Problem to solve – Only the number is wanted: count the lines that contain "picks".

— Begin Information shown —

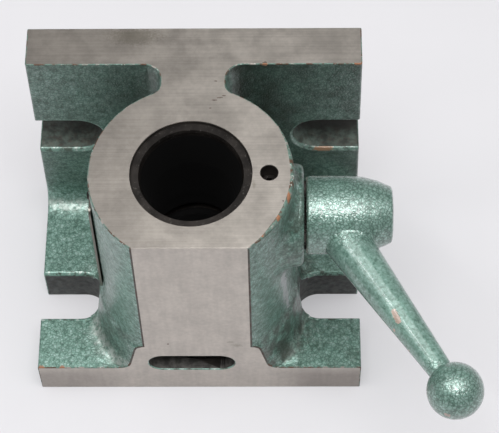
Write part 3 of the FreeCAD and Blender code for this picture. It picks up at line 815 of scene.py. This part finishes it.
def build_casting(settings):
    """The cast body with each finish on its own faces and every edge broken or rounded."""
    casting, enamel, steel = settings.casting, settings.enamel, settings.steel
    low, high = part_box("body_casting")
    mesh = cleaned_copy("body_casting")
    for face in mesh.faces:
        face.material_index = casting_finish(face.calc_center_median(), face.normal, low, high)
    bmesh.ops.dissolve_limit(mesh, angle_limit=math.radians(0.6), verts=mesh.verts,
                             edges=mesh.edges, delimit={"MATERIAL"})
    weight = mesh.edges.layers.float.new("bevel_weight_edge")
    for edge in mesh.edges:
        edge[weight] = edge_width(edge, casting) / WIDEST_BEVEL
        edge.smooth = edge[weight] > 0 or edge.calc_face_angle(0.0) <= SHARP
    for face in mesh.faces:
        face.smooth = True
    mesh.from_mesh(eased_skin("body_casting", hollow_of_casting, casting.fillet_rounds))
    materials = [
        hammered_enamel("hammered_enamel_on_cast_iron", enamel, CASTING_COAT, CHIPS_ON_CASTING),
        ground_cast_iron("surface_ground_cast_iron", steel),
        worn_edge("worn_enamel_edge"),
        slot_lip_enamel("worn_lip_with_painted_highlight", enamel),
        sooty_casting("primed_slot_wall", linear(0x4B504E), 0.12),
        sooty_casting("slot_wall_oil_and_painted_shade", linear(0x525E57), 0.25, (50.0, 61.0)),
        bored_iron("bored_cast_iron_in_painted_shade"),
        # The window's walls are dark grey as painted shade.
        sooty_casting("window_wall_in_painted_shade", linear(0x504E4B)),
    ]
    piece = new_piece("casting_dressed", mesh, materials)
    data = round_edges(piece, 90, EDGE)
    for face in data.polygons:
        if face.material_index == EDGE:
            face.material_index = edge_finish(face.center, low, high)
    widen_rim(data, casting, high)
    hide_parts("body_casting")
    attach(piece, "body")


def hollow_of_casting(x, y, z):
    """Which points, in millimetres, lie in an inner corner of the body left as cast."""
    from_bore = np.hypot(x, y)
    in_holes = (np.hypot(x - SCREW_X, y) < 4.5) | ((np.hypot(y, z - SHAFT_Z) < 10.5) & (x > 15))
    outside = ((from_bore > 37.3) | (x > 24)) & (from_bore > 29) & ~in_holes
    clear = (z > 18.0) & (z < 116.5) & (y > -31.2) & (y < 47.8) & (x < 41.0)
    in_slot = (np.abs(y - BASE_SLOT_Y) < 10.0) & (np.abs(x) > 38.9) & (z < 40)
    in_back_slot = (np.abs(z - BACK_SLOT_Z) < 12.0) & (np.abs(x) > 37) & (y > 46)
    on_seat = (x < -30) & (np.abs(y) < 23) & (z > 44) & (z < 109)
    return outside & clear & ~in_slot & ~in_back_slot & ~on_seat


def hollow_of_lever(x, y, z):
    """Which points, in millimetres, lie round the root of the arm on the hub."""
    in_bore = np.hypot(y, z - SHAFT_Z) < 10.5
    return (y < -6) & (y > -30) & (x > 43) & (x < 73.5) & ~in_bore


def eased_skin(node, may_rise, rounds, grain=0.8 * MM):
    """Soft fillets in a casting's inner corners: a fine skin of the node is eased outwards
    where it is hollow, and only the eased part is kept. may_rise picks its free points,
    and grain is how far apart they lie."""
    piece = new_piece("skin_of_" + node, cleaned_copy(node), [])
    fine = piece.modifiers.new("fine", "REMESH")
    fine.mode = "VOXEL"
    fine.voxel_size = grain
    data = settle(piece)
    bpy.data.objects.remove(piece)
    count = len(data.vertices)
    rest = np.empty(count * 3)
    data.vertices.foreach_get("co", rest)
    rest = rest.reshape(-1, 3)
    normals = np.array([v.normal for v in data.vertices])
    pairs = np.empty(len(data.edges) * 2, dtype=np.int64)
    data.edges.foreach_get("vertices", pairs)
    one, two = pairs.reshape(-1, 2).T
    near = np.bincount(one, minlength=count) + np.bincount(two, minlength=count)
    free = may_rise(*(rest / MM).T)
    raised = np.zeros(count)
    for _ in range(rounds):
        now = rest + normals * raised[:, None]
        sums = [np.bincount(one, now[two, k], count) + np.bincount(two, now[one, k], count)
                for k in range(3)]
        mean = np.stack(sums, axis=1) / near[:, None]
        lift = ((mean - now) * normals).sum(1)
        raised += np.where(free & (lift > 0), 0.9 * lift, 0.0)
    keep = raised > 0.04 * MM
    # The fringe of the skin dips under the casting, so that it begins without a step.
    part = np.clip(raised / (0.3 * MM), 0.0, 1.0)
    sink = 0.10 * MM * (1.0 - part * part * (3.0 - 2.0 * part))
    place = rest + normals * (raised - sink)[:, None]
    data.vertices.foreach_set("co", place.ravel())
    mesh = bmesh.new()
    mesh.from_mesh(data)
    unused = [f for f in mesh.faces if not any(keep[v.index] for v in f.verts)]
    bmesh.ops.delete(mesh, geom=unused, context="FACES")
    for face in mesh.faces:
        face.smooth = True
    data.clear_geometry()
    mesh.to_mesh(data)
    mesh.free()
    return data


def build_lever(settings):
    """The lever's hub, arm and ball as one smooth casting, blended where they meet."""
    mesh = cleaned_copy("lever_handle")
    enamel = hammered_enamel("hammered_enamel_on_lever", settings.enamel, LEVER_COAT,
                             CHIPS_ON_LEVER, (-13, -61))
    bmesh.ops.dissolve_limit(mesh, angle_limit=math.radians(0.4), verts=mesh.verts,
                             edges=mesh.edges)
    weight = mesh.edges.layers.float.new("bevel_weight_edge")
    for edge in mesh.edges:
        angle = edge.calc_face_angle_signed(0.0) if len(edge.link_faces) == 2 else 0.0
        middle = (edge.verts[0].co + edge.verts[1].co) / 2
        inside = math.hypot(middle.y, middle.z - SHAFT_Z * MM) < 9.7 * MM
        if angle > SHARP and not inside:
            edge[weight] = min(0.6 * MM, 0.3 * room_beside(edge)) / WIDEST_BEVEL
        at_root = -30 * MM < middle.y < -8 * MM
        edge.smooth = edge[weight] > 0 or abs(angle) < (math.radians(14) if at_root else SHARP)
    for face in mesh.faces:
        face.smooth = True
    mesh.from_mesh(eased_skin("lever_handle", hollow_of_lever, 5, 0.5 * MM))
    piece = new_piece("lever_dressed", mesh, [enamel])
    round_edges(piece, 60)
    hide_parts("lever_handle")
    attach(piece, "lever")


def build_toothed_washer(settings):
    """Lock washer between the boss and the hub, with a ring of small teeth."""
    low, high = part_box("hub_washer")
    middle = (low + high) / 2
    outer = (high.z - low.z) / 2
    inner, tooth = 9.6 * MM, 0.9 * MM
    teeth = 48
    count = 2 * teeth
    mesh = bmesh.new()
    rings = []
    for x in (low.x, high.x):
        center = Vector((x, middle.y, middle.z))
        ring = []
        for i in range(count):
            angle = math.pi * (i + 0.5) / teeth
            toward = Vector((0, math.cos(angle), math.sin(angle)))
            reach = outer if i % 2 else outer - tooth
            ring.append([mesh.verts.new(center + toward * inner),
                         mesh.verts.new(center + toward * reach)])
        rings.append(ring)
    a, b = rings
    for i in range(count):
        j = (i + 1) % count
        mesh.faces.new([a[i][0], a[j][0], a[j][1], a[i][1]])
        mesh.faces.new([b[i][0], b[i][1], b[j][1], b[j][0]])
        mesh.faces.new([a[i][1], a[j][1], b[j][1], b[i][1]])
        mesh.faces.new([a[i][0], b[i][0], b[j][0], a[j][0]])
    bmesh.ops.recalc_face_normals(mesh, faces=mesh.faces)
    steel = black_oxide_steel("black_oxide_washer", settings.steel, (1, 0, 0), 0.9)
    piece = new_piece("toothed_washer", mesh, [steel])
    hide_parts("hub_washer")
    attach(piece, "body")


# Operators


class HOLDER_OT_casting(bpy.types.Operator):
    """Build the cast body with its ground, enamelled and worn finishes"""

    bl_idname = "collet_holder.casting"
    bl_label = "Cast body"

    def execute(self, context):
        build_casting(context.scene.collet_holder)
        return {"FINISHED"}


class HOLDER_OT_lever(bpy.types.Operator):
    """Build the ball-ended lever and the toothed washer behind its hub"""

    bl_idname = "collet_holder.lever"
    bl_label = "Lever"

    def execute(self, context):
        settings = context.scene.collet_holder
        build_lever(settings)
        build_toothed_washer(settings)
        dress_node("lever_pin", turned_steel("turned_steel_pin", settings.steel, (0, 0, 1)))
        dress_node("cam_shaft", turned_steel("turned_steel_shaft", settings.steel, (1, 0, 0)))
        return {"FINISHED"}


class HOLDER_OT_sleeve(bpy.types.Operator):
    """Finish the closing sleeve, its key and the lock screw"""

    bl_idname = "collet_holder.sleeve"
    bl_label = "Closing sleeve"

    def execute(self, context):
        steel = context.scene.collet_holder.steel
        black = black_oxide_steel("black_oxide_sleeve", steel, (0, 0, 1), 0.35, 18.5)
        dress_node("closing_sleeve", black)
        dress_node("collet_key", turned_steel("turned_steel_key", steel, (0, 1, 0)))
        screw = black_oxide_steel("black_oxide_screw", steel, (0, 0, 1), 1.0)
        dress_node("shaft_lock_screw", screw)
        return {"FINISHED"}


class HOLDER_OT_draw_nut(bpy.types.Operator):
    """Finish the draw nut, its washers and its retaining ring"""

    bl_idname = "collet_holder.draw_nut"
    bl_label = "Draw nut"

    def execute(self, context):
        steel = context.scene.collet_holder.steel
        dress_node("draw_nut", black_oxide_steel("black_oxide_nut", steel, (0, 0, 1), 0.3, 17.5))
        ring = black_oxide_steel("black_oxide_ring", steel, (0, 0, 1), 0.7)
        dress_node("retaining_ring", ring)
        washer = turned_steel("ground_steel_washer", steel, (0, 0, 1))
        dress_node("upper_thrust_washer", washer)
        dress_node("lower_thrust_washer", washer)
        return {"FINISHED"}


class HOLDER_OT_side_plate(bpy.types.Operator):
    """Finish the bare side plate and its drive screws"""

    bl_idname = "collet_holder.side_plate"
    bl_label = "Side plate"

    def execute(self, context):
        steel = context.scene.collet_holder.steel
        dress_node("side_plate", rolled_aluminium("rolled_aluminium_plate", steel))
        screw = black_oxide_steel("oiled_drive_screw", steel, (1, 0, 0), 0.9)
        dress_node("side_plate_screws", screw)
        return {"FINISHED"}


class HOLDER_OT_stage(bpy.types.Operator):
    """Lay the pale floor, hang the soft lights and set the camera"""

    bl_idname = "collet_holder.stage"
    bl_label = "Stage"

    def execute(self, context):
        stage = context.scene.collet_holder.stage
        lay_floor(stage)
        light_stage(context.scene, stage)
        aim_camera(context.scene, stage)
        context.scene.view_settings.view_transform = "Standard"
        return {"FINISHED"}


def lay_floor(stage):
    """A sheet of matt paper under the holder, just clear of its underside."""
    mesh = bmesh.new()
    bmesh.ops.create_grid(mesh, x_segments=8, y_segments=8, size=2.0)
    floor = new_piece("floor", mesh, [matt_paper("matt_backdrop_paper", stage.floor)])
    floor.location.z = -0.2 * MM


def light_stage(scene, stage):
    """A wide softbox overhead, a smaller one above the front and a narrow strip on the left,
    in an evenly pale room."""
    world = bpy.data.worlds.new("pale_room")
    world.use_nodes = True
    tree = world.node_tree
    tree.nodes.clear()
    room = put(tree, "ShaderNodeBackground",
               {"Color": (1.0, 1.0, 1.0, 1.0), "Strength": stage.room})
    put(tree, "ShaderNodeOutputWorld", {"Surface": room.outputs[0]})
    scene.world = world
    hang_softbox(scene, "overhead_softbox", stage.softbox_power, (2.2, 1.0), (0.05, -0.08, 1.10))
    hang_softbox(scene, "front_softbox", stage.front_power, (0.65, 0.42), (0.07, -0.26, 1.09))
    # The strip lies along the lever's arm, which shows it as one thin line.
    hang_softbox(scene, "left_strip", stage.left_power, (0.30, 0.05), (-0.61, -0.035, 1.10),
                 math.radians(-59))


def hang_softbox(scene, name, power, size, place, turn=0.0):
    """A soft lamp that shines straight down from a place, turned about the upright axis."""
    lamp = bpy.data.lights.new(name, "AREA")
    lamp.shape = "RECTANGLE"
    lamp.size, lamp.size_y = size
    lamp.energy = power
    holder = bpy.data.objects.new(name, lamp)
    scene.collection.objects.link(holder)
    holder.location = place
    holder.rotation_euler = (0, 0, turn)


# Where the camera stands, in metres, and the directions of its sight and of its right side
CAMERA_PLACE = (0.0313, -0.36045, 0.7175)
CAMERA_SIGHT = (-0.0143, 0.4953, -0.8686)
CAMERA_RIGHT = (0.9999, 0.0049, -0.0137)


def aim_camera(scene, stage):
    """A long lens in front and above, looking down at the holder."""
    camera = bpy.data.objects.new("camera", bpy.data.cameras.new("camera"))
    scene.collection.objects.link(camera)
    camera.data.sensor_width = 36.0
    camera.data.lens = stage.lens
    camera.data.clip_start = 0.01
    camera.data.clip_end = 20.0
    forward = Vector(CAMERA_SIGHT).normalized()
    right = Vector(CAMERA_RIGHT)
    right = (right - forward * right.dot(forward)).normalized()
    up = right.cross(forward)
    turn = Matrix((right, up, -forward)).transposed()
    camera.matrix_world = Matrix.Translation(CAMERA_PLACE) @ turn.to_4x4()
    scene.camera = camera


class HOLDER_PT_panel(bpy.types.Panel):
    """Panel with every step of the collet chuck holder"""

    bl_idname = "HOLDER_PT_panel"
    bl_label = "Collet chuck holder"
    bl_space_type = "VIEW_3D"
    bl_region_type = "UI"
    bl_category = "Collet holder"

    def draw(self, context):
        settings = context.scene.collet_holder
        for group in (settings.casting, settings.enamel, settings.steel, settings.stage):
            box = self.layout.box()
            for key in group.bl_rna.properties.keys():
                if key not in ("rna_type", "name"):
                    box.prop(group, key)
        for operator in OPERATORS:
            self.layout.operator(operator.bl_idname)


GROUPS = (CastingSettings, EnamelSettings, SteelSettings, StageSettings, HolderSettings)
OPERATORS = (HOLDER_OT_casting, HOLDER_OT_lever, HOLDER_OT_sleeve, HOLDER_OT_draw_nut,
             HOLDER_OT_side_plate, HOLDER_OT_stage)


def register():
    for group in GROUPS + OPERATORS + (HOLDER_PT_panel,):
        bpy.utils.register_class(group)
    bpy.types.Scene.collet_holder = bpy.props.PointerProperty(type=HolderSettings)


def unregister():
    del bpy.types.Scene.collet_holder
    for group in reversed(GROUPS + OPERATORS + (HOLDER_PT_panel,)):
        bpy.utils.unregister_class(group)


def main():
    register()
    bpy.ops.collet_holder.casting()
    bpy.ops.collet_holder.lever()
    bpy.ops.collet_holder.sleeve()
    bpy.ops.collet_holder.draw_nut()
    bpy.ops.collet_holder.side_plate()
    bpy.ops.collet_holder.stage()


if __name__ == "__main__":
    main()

— End Information shown —

Output of the task – 2